Present the data once more in exactly its original form.

╔══

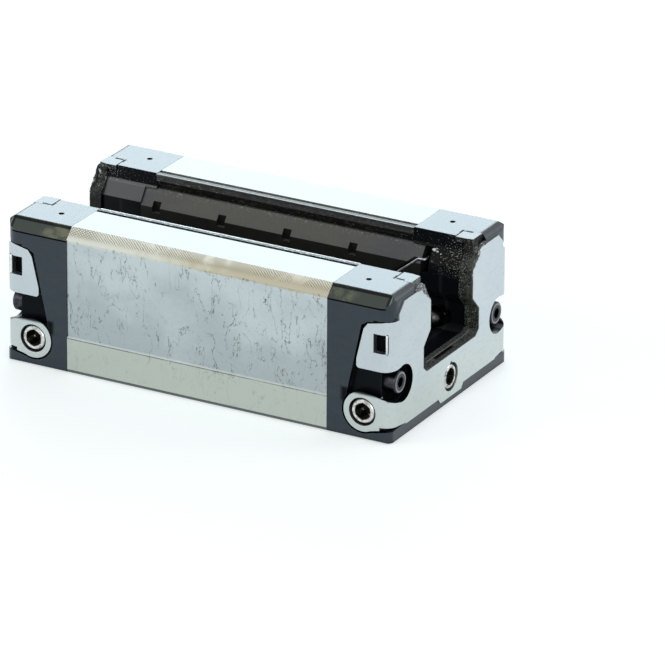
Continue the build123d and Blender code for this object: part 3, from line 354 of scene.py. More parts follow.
# Materials
def body_steel():
    """Ground steel with a pale hatched chamfer in a painted reflection of warm light from above, painted
    highlights on the step and edges, grease and painted shade in the channel, a warmer band below the step
    and thin dark marks.
    """
    g = Graph("body_steel")
    top = g.ramp(g.nz, 0.85, 0.95)
    side = g.ramp(g.absolute(g.ny), 0.85, 0.95)
    inner = g.without(g.ramp(g.absolute(g.y), CHANNEL_EDGE_Y, CHANNEL_EDGE_Y - 0.3), top)
    outer_side = g.without(side, inner)
    skin = g.rest(inner)
    ragged = g.add(g.z, g.times(g.noise(g.stretched(0.45, 0.45, 0.45), 4.0, 0.6), 1.3))
    beige = g.ramp(ragged, CHAMFER_FOOT_Z + 0.20, CHAMFER_FOOT_Z + 0.50)
    chamfer = g.without(beige, g.add(top, inner))
    low = g.both(outer_side, g.ramp(g.z, STEP_Z + 0.05, STEP_Z - 0.05))
    cloud = g.noise(g.stretched(0.06, 0.06, 0.09), 3.0)
    drift = g.noise(g.stretched(0.30, 0.30, 0.30), 4.0)
    fine = g.noise(g.stretched(1.8, 1.8, 1.8), 5.0, 0.7)
    grind = g.noise(g.stretched(0.15, 6.0, 6.0), 3.0)
    shade = g.add(cloud, g.times(g.add(g.z, -17.0), -0.014))
    color = g.mix(g.ramp(shade, 0.28, 0.72), STEEL_SIDE_LIGHT, STEEL_SIDE_DARK)
    color = g.mix(g.times(g.ramp(fine, 0.45, 0.75), 0.10), color, STEEL_INK)
    color = g.mix(low, color, STEEL_BAND)
    color = g.mix(top, color, STEEL_TOP)
    # Near black inside the channel: grease, and painted shade of the deep channel.
    color = g.mix(inner, color, STEEL_GREASE_AND_SHADE)
    # The chamfer's pale and warm tones, paler towards its top edge, are a painted reflection of warm light
    # from above.
    warm = g.ramp(g.add(g.times(g.x, 0.02), g.times(drift, 0.9)), 0.15, 0.62)
    chamfer_reflection_color = g.mix(warm, STEEL_CHAMFER_PALE_REFLECTION, STEEL_CHAMFER_WARM_REFLECTION)
    chamfer_reflection_color = g.mix(g.ramp(g.z, TOP_Z - 1.4, TOP_Z, 0.0, 0.6), chamfer_reflection_color, STEEL_RIM_HIGHLIGHT)
    color = g.mix(chamfer, color, chamfer_reflection_color)
    color = g.mix(g.both(chamfer, chamfer_hatch(g, drift), 0.74), color, STEEL_HATCH)
    # A thin dark line just below the step, broken up by noise.
    step_patchiness = g.ramp(g.noise(g.stretched(0.25, 0.25, 0.25), 3.0), 0.35, 0.60, 0.35, 0.75)
    step_line = g.both(skin, g.band(g.z, STEP_Z - 0.28, STEP_Z - 0.12, 0.04), step_patchiness)
    color = g.mix(step_line, color, STEEL_INK)
    # Painted highlight: a pale line along the step's edge.
    step_edge = g.both(g.without(skin, top), g.band(g.z, STEP_Z - 0.04, STEP_Z + 0.08, 0.04))
    color = g.mix(g.times(step_edge, 0.15), color, STEEL_CREAM_HIGHLIGHT)
    color = g.mix(g.both(top, g.ramp(g.z, STEP_Z + 1.5, STEP_Z + 0.5)), color, STEEL_LEDGE)
    foot = g.without(g.ramp(g.z, 0.86, 0.72), inner)
    color = g.mix(g.times(foot, 0.92), color, STEEL_SHADOW)
    color = g.mix(g.both(g.without(outer_side, foot), squiggles(g)), color, STEEL_INK)
    # Paler rounded edges: painted highlight, partly worn bright edges.
    edge, rounded = g.edges(0.10)
    bright_edge = g.both(edge, g.without(g.ramp(g.z, STEP_Z + 0.7, STEP_Z + 1.1), inner))
    color = g.mix(g.times(bright_edge, 0.25), color, STEEL_CREAM_HIGHLIGHT)
    roughness = g.add(g.times(grind, 0.12), g.blend(top, 0.34, 0.50))
    roughness = g.add(roughness, g.times(inner, 0.1))
    bump = g.bump(grind, 0.004, rounded)
    return g.finish(base_color=color, metallic=1.0, roughness=roughness, normal=bump)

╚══

◆ FINISHED ANSWER
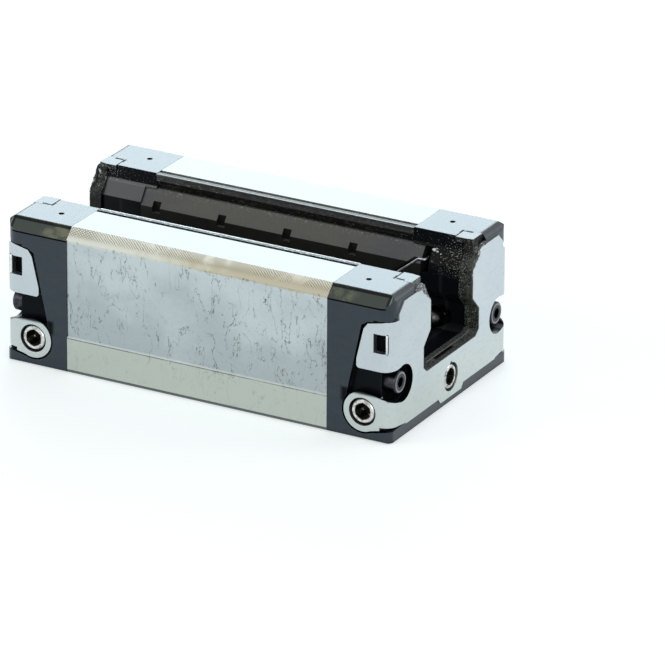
Continue the build123d and Blender code for this object: part 3, from line 354 of scene.py. More parts follow.
# Materials
def body_steel():
    """Ground steel with a pale hatched chamfer in a painted reflection of warm light from above, painted
    highlights on the step and edges, grease and painted shade in the channel, a warmer band below the step
    and thin dark marks.
    """
    g = Graph("body_steel")
    top = g.ramp(g.nz, 0.85, 0.95)
    side = g.ramp(g.absolute(g.ny), 0.85, 0.95)
    inner = g.without(g.ramp(g.absolute(g.y), CHANNEL_EDGE_Y, CHANNEL_EDGE_Y - 0.3), top)
    outer_side = g.without(side, inner)
    skin = g.rest(inner)
    ragged = g.add(g.z, g.times(g.noise(g.stretched(0.45, 0.45, 0.45), 4.0, 0.6), 1.3))
    beige = g.ramp(ragged, CHAMFER_FOOT_Z + 0.20, CHAMFER_FOOT_Z + 0.50)
    chamfer = g.without(beige, g.add(top, inner))
    low = g.both(outer_side, g.ramp(g.z, STEP_Z + 0.05, STEP_Z - 0.05))
    cloud = g.noise(g.stretched(0.06, 0.06, 0.09), 3.0)
    drift = g.noise(g.stretched(0.30, 0.30, 0.30), 4.0)
    fine = g.noise(g.stretched(1.8, 1.8, 1.8), 5.0, 0.7)
    grind = g.noise(g.stretched(0.15, 6.0, 6.0), 3.0)
    shade = g.add(cloud, g.times(g.add(g.z, -17.0), -0.014))
    color = g.mix(g.ramp(shade, 0.28, 0.72), STEEL_SIDE_LIGHT, STEEL_SIDE_DARK)
    color = g.mix(g.times(g.ramp(fine, 0.45, 0.75), 0.10), color, STEEL_INK)
    color = g.mix(low, color, STEEL_BAND)
    color = g.mix(top, color, STEEL_TOP)
    # Near black inside the channel: grease, and painted shade of the deep channel.
    color = g.mix(inner, color, STEEL_GREASE_AND_SHADE)
    # The chamfer's pale and warm tones, paler towards its top edge, are a painted reflection of warm light
    # from above.
    warm = g.ramp(g.add(g.times(g.x, 0.02), g.times(drift, 0.9)), 0.15, 0.62)
    chamfer_reflection_color = g.mix(warm, STEEL_CHAMFER_PALE_REFLECTION, STEEL_CHAMFER_WARM_REFLECTION)
    chamfer_reflection_color = g.mix(g.ramp(g.z, TOP_Z - 1.4, TOP_Z, 0.0, 0.6), chamfer_reflection_color, STEEL_RIM_HIGHLIGHT)
    color = g.mix(chamfer, color, chamfer_reflection_color)
    color = g.mix(g.both(chamfer, chamfer_hatch(g, drift), 0.74), color, STEEL_HATCH)
    # A thin dark line just below the step, broken up by noise.
    step_patchiness = g.ramp(g.noise(g.stretched(0.25, 0.25, 0.25), 3.0), 0.35, 0.60, 0.35, 0.75)
    step_line = g.both(skin, g.band(g.z, STEP_Z - 0.28, STEP_Z - 0.12, 0.04), step_patchiness)
    color = g.mix(step_line, color, STEEL_INK)
    # Painted highlight: a pale line along the step's edge.
    step_edge = g.both(g.without(skin, top), g.band(g.z, STEP_Z - 0.04, STEP_Z + 0.08, 0.04))
    color = g.mix(g.times(step_edge, 0.15), color, STEEL_CREAM_HIGHLIGHT)
    color = g.mix(g.both(top, g.ramp(g.z, STEP_Z + 1.5, STEP_Z + 0.5)), color, STEEL_LEDGE)
    foot = g.without(g.ramp(g.z, 0.86, 0.72), inner)
    color = g.mix(g.times(foot, 0.92), color, STEEL_SHADOW)
    color = g.mix(g.both(g.without(outer_side, foot), squiggles(g)), color, STEEL_INK)
    # Paler rounded edges: painted highlight, partly worn bright edges.
    edge, rounded = g.edges(0.10)
    bright_edge = g.both(edge, g.without(g.ramp(g.z, STEP_Z + 0.7, STEP_Z + 1.1), inner))
    color = g.mix(g.times(bright_edge, 0.25), color, STEEL_CREAM_HIGHLIGHT)
    roughness = g.add(g.times(grind, 0.12), g.blend(top, 0.34, 0.50))
    roughness = g.add(roughness, g.times(inner, 0.1))
    bump = g.bump(grind, 0.004, rounded)
    return g.finish(base_color=color, metallic=1.0, roughness=roughness, normal=bump)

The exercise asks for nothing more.